3D code data:
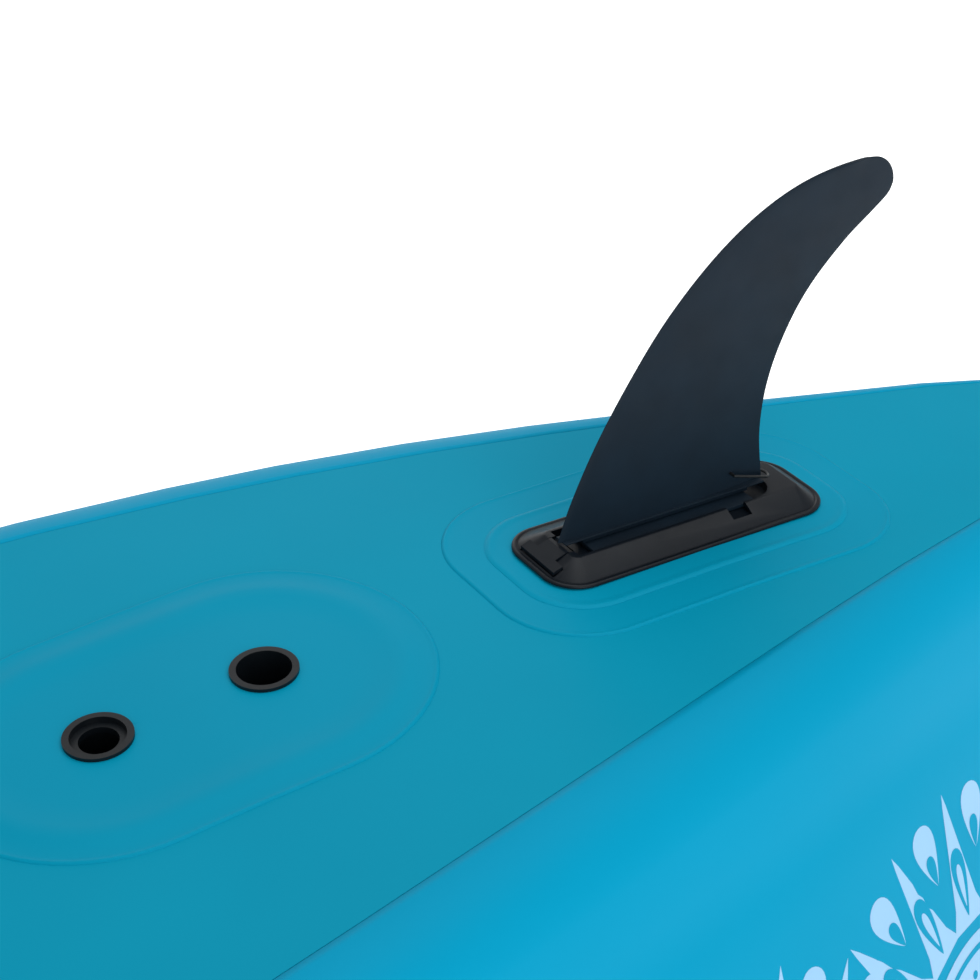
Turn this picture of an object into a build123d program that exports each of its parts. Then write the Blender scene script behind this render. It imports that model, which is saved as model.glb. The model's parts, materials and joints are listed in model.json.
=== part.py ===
from build123d import *
import math
import os

# Inflatable stand up paddle craft with raised side walls, lying deck down with its underside up.
#
# Frame: +X towards the stern, +Y to port, +Z up out of the underside, along the fin. Millimetres.
# Every piece is placed from the hull's own coordinates: x along the craft, an offset out from the floor
# seam, and a height under the floor's underside. move_to_floor() then stands the craft on z = 0.

# ---- hull ----
HALF_LENGTH = 1900.0           # gunwale tips
FLOOR_AFT = 1800.0             # where the floor panel's seams meet at the stern
FLOOR_FORE = -1790.0           # and at the bow
FLOOR_THICKNESS = 130.0
SEAM = [(-1790, 0), (-1750, 17), (-1670, 44), (-1560, 78), (-1400, 128), (-1100, 196), (-700, 254),
        (-250, 283), (200, 286), (560, 265), (840, 226), (1056, 184), (1240, 140), (1420, 96), (1560, 67),
        (1680, 34), (1760, 13), (1800, 0)]   # half width of the floor panel, seam to centreline
STATIONS = [-1850, -1790, -1740, -1660, -1560, -1420, -1200, -900, -500, 0, 420, 780, 885, 985, 1062, 1150,
            1240, 1345, 1440, 1535, 1620, 1690, 1750, 1800, 1860]
TIPS = ([-1888, -1870, -1850.5], [1860.5, 1878, 1893])        # stations of the moulded end caps
AFT_FLAT_END = 780.0           # the keel line is straight between these two
FORE_FLAT_END = -600.0
AFT_ROCKER = 1.145e-4          # per mm
END_LIFT = AFT_ROCKER * (HALF_LENGTH - AFT_FLAT_END) ** 2
FORE_ROCKER = END_LIFT / (HALF_LENGTH + FORE_FLAT_END) ** 2
AFT_TAPER = 1090.0             # the side walls draw in from here to the tips
FORE_TAPER = -900.0
TIP_HEIGHT = -230.0            # the walls close at this height under the floor's underside
SKIN = 2.0
CHINE_R = 65.0
CHINE_END = 62.0               # degrees the chine turns before the wall runs straight
WALL_START = (71.0, -66.0)
WALL_ANGLE = 65.0              # degrees below level
WALL_LENGTH = 210.0
WALL_R = 45.0                  # half the side wall's thickness
CLEAR = 0.6                    # between a fitting and the skin under it
SEAM_GAP = 0.6                 # between the edges of two panels, under the seam tape

# ---- fin and its box ----
BOX_X = 1240.0
BOX_L, BOX_W, BOX_R = 220.6, 78.0, 25.0
BOX_LIP, BOX_TOP = 3.0, 10.0
ROOF_X0, ROOF_X1, ROOF_W = -89.0, 94.0, 37.0
TROUGH_X0, TROUGH_X1, TROUGH_W, TROUGH_Z = -84.0, 77.0, 33.0, 4.6
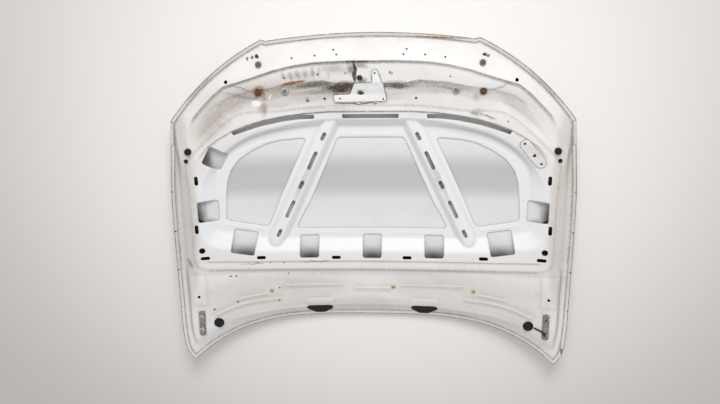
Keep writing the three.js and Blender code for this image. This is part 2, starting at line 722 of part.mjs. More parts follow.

(Short problem): Write only the number of lines in the data above that include "this".

(The completed task): 3